▸ **Exercise objective**
Only the lines from the one with "for node in" through the one with "imported = [obj" are to be restated, word for word, with both of them included.

>> BEGIN Data block

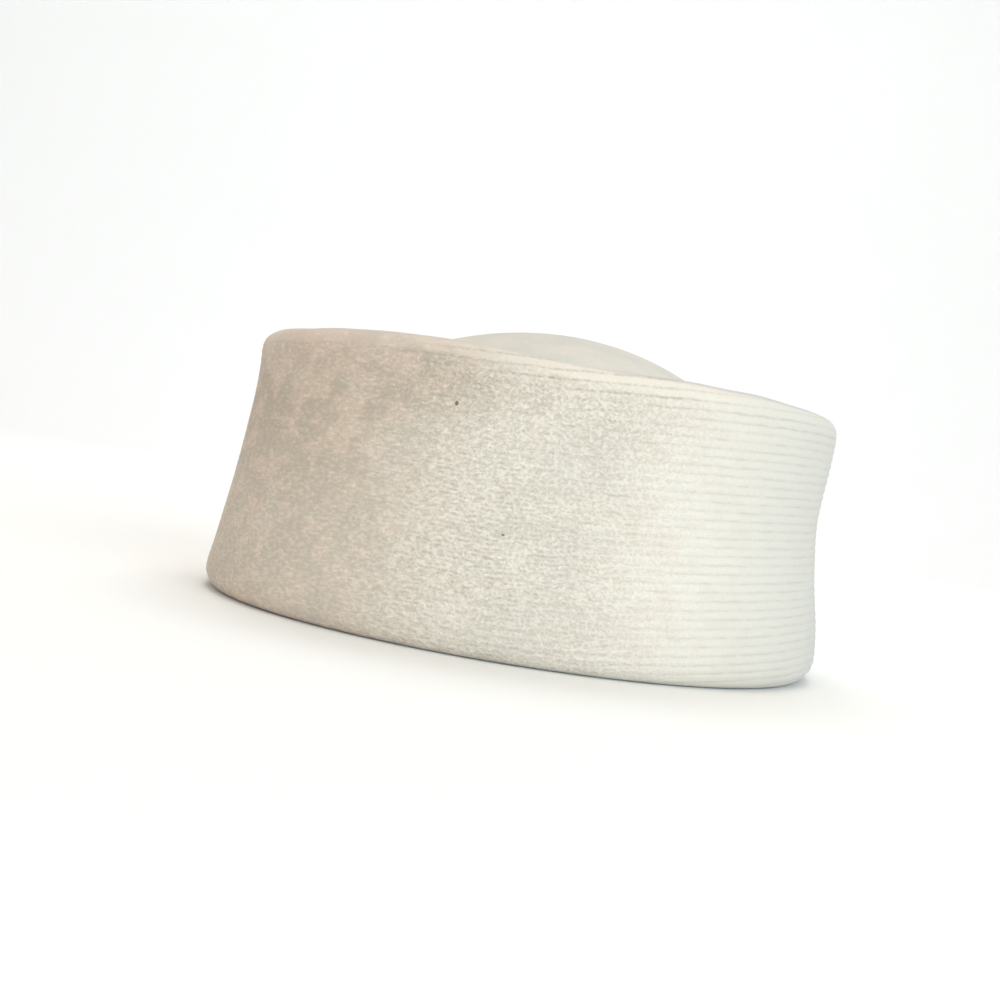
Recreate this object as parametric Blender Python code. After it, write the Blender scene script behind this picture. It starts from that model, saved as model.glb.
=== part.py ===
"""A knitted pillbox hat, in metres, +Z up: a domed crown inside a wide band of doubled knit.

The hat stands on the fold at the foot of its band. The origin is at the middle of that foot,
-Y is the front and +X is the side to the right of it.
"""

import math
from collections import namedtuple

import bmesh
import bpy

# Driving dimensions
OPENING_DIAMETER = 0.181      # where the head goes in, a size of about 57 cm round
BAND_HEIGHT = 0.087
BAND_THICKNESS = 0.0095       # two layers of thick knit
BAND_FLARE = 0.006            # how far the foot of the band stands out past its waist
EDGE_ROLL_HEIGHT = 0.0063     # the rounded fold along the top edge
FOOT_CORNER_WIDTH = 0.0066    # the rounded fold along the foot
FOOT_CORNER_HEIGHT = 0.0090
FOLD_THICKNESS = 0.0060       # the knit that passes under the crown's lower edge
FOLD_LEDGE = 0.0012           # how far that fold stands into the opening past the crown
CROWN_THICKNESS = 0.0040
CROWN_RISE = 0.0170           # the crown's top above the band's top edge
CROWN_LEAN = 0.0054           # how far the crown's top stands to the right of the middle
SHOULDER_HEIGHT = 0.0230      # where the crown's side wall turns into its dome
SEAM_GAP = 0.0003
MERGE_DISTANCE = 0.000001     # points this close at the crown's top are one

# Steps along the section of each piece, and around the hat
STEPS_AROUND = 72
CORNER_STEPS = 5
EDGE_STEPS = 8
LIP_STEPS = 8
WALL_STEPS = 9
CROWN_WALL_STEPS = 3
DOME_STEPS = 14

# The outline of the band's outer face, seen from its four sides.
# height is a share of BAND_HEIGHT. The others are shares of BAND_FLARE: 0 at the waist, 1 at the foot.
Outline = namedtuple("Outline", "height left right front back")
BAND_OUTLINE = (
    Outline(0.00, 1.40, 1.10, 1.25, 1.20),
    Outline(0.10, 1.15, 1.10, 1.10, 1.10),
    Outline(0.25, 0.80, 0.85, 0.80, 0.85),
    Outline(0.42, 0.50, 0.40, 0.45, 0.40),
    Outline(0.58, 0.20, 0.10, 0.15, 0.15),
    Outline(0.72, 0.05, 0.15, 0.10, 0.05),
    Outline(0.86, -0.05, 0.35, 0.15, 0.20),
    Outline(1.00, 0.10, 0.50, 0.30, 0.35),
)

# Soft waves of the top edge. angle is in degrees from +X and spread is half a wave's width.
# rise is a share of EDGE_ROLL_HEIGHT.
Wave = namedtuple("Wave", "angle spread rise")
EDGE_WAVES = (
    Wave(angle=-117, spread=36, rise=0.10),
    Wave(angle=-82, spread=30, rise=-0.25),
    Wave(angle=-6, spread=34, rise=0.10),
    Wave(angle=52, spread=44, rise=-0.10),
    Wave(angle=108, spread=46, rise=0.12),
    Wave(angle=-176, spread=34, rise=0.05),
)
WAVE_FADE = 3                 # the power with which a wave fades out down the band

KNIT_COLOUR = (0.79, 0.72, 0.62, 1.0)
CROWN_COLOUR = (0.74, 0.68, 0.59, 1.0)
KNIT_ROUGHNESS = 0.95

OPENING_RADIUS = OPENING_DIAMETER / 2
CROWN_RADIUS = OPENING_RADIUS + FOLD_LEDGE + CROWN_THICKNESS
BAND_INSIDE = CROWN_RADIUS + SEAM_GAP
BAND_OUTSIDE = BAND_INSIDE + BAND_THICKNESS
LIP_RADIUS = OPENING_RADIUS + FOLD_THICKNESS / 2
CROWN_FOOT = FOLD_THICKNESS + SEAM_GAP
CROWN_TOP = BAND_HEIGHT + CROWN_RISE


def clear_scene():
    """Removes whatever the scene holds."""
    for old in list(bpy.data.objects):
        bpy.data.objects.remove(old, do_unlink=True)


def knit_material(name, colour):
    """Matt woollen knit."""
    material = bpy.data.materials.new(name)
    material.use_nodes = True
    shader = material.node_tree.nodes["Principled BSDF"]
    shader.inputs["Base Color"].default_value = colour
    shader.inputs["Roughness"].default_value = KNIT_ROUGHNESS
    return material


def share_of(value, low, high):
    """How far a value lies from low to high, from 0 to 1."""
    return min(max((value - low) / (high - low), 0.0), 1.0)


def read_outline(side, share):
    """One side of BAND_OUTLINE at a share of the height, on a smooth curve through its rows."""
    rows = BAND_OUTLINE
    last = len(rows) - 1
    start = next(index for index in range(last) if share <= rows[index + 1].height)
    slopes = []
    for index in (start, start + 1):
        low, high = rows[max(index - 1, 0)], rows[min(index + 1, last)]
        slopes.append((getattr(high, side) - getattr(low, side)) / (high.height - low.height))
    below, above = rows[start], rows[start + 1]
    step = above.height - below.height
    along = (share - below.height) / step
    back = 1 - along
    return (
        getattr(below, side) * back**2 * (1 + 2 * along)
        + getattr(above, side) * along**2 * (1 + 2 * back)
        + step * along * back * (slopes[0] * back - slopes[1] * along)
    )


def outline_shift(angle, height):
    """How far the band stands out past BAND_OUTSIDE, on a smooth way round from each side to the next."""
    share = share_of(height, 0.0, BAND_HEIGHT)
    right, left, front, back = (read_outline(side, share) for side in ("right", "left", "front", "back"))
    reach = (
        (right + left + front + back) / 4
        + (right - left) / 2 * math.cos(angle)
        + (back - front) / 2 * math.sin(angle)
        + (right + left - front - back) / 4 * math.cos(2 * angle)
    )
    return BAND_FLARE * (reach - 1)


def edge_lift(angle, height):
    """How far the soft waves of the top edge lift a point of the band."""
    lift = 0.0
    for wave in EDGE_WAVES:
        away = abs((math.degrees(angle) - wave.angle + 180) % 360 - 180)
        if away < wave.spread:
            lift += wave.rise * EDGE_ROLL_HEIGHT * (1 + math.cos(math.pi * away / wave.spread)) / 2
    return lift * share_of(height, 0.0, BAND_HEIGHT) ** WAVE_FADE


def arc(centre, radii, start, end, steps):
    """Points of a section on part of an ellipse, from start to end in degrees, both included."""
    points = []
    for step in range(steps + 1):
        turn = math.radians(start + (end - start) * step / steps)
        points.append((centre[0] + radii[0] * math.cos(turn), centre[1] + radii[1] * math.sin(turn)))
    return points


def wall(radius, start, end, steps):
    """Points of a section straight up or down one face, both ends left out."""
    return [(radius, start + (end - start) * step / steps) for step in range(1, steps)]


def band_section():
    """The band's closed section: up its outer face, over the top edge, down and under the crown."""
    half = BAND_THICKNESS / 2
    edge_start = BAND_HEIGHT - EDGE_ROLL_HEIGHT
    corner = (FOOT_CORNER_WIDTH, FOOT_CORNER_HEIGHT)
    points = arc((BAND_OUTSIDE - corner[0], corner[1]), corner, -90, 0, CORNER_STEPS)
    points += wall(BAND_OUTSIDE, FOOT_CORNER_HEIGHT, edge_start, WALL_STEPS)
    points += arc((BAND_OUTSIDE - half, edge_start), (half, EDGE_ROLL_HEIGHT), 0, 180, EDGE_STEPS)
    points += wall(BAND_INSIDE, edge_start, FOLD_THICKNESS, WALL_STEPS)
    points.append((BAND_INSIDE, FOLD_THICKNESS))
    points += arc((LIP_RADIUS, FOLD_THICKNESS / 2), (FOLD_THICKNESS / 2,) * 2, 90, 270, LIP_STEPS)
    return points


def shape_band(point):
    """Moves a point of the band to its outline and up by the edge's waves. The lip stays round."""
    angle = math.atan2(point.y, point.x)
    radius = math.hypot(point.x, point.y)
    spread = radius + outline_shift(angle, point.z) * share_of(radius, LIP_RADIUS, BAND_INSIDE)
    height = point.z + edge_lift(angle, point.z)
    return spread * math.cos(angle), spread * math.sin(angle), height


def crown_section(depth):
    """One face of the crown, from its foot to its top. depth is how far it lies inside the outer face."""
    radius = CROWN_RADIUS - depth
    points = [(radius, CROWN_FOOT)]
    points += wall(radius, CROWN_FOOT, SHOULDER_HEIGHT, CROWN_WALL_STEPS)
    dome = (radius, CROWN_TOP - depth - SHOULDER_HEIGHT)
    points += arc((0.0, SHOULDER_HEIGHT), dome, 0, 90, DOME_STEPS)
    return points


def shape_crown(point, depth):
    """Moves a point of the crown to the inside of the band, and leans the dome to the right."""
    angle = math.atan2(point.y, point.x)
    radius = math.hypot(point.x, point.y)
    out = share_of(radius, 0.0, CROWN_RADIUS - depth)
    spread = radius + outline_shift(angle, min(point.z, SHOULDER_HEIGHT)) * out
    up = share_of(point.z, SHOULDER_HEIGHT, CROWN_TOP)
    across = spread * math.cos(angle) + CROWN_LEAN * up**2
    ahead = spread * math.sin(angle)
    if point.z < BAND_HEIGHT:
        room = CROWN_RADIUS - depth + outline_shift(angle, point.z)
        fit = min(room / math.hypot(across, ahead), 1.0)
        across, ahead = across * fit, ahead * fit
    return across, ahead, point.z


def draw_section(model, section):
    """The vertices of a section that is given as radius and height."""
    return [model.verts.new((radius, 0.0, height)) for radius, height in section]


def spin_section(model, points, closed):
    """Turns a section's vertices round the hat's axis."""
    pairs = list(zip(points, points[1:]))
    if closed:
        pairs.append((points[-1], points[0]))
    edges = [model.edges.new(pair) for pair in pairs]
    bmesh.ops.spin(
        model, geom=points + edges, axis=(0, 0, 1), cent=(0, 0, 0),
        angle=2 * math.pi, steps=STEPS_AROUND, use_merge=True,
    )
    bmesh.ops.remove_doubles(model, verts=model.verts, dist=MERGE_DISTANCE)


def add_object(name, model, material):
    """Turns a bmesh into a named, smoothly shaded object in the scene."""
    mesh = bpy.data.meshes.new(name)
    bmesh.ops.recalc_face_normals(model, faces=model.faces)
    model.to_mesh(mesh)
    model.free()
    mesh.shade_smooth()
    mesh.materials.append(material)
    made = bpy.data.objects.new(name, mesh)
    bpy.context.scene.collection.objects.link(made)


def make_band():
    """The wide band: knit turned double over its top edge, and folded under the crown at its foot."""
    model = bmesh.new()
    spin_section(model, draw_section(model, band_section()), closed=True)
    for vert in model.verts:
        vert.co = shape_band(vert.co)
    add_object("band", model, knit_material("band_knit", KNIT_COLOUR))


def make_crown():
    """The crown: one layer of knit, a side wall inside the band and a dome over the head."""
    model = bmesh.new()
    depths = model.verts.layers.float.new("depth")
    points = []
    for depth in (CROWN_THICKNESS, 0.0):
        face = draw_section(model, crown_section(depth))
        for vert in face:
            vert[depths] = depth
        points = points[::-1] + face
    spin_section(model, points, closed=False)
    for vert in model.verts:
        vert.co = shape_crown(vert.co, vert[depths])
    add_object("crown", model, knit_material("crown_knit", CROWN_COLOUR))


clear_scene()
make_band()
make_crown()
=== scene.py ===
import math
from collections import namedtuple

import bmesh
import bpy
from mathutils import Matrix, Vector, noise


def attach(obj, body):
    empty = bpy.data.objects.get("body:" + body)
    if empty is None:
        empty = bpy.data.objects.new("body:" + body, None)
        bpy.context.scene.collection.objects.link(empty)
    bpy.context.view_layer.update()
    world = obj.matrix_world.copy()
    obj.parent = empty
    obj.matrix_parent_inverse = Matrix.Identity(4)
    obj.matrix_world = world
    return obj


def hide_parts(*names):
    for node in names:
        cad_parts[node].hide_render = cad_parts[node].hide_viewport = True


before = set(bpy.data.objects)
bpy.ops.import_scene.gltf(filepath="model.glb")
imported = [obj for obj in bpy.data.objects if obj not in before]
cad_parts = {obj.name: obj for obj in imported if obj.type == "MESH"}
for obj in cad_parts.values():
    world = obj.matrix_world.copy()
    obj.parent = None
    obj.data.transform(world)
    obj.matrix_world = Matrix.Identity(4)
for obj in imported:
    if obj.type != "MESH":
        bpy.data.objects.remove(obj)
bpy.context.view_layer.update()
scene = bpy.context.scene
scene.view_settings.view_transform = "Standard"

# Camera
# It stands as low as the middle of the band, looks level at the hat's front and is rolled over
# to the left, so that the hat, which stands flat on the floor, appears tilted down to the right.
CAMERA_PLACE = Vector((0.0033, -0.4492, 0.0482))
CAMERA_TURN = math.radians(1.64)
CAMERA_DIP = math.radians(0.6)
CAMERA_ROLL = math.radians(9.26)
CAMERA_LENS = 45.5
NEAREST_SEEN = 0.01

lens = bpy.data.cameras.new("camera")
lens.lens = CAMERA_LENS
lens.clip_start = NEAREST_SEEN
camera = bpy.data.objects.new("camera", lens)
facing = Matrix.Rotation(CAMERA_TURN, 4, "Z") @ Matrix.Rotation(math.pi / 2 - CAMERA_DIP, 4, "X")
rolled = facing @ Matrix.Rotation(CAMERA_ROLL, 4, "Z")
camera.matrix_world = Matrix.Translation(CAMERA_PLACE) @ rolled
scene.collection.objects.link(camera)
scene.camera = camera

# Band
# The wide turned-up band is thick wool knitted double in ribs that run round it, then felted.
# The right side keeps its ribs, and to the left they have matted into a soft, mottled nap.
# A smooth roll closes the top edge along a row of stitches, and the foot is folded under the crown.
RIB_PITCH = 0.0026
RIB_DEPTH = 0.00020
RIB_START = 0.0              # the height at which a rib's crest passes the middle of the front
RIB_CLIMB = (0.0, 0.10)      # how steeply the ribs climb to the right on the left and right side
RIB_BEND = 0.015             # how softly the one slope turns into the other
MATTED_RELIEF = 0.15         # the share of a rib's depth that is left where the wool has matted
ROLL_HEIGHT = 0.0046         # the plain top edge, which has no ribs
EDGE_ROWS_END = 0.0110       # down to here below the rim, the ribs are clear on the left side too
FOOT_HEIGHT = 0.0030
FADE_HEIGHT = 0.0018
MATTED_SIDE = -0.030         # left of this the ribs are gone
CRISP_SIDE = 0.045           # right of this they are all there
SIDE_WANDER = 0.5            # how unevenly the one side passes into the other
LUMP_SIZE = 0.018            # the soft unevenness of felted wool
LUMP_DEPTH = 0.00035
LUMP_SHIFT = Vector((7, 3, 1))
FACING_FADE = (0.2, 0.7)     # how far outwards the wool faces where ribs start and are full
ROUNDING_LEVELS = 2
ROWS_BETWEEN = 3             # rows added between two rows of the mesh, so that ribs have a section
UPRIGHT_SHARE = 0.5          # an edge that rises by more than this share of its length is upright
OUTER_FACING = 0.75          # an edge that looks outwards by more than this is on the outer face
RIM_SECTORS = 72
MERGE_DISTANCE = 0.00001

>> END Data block

▸ **Response**
    for node in names:
        cad_parts[node].hide_render = cad_parts[node].hide_viewport = True


before = set(bpy.data.objects)
bpy.ops.import_scene.gltf(filepath="model.glb")
imported = [obj for obj in bpy.data.objects if obj not in before]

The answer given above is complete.